Work to complete
Would you return the complete listing below word for word?
══════════════════════════════
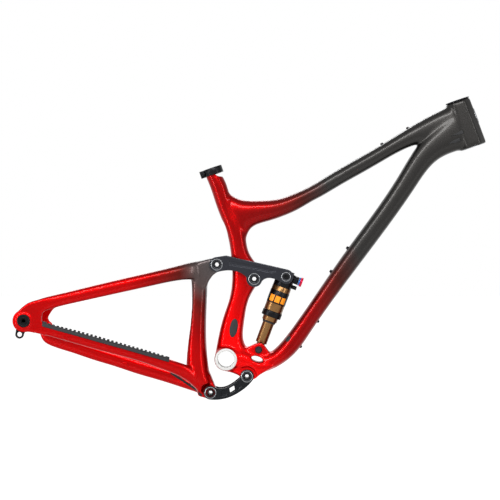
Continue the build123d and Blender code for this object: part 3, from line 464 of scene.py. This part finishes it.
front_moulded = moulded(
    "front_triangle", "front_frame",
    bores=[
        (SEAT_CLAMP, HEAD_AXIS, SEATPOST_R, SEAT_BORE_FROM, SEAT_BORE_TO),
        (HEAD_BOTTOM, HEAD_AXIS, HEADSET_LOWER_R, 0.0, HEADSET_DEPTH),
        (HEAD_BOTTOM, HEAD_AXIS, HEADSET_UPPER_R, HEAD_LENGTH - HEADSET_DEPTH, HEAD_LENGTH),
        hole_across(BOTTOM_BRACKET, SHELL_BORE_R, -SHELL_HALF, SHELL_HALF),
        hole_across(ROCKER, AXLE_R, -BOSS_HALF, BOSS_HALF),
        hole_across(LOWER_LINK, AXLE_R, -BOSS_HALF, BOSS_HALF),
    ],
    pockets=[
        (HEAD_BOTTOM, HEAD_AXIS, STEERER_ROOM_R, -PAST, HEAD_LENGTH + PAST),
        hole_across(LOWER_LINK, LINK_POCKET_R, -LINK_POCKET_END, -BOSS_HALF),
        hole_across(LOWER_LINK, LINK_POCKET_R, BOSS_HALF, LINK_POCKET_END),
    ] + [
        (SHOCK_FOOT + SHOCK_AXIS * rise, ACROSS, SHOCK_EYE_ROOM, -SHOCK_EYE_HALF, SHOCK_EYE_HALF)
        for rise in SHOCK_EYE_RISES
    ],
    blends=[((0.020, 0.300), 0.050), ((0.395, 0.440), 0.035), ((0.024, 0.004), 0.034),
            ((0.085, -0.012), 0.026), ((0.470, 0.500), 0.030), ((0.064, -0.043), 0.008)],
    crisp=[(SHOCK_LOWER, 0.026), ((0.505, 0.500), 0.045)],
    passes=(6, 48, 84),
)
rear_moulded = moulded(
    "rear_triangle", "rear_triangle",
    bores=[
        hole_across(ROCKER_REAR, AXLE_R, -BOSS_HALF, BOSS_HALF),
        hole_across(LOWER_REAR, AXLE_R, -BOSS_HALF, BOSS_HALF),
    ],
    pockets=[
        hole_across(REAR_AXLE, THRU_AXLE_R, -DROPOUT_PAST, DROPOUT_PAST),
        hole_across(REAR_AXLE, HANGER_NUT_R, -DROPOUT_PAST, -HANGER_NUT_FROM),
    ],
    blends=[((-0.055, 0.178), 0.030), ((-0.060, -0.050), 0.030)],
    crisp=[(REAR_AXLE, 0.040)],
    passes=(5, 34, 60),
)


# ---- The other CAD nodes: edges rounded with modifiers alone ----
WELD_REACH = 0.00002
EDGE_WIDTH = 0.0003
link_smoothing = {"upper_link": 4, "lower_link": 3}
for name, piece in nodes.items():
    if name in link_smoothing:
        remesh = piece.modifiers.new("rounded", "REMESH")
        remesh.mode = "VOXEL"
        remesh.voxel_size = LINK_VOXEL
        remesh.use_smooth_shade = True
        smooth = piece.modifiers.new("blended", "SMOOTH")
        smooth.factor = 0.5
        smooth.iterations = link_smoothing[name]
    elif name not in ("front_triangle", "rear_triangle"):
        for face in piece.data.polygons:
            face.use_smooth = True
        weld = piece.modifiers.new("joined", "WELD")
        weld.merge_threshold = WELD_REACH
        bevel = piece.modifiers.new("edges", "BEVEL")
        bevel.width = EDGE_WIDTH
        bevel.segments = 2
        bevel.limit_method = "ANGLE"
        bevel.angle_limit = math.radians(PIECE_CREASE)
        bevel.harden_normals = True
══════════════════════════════
Correct response
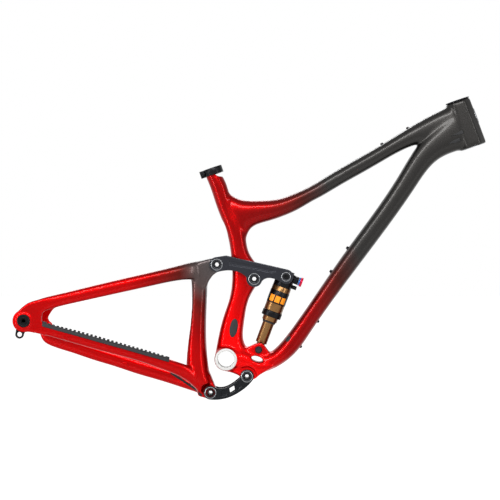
Continue the build123d and Blender code for this object: part 3, from line 464 of scene.py. This part finishes it.
front_moulded = moulded(
    "front_triangle", "front_frame",
    bores=[
        (SEAT_CLAMP, HEAD_AXIS, SEATPOST_R, SEAT_BORE_FROM, SEAT_BORE_TO),
        (HEAD_BOTTOM, HEAD_AXIS, HEADSET_LOWER_R, 0.0, HEADSET_DEPTH),
        (HEAD_BOTTOM, HEAD_AXIS, HEADSET_UPPER_R, HEAD_LENGTH - HEADSET_DEPTH, HEAD_LENGTH),
        hole_across(BOTTOM_BRACKET, SHELL_BORE_R, -SHELL_HALF, SHELL_HALF),
        hole_across(ROCKER, AXLE_R, -BOSS_HALF, BOSS_HALF),
        hole_across(LOWER_LINK, AXLE_R, -BOSS_HALF, BOSS_HALF),
    ],
    pockets=[
        (HEAD_BOTTOM, HEAD_AXIS, STEERER_ROOM_R, -PAST, HEAD_LENGTH + PAST),
        hole_across(LOWER_LINK, LINK_POCKET_R, -LINK_POCKET_END, -BOSS_HALF),
        hole_across(LOWER_LINK, LINK_POCKET_R, BOSS_HALF, LINK_POCKET_END),
    ] + [
        (SHOCK_FOOT + SHOCK_AXIS * rise, ACROSS, SHOCK_EYE_ROOM, -SHOCK_EYE_HALF, SHOCK_EYE_HALF)
        for rise in SHOCK_EYE_RISES
    ],
    blends=[((0.020, 0.300), 0.050), ((0.395, 0.440), 0.035), ((0.024, 0.004), 0.034),
            ((0.085, -0.012), 0.026), ((0.470, 0.500), 0.030), ((0.064, -0.043), 0.008)],
    crisp=[(SHOCK_LOWER, 0.026), ((0.505, 0.500), 0.045)],
    passes=(6, 48, 84),
)
rear_moulded = moulded(
    "rear_triangle", "rear_triangle",
    bores=[
        hole_across(ROCKER_REAR, AXLE_R, -BOSS_HALF, BOSS_HALF),
        hole_across(LOWER_REAR, AXLE_R, -BOSS_HALF, BOSS_HALF),
    ],
    pockets=[
        hole_across(REAR_AXLE, THRU_AXLE_R, -DROPOUT_PAST, DROPOUT_PAST),
        hole_across(REAR_AXLE, HANGER_NUT_R, -DROPOUT_PAST, -HANGER_NUT_FROM),
    ],
    blends=[((-0.055, 0.178), 0.030), ((-0.060, -0.050), 0.030)],
    crisp=[(REAR_AXLE, 0.040)],
    passes=(5, 34, 60),
)


# ---- The other CAD nodes: edges rounded with modifiers alone ----
WELD_REACH = 0.00002
EDGE_WIDTH = 0.0003
link_smoothing = {"upper_link": 4, "lower_link": 3}
for name, piece in nodes.items():
    if name in link_smoothing:
        remesh = piece.modifiers.new("rounded", "REMESH")
        remesh.mode = "VOXEL"
        remesh.voxel_size = LINK_VOXEL
        remesh.use_smooth_shade = True
        smooth = piece.modifiers.new("blended", "SMOOTH")
        smooth.factor = 0.5
        smooth.iterations = link_smoothing[name]
    elif name not in ("front_triangle", "rear_triangle"):
        for face in piece.data.polygons:
            face.use_smooth = True
        weld = piece.modifiers.new("joined", "WELD")
        weld.merge_threshold = WELD_REACH
        bevel = piece.modifiers.new("edges", "BEVEL")
        bevel.width = EDGE_WIDTH
        bevel.segments = 2
        bevel.limit_method = "ANGLE"
        bevel.angle_limit = math.radians(PIECE_CREASE)
        bevel.harden_normals = True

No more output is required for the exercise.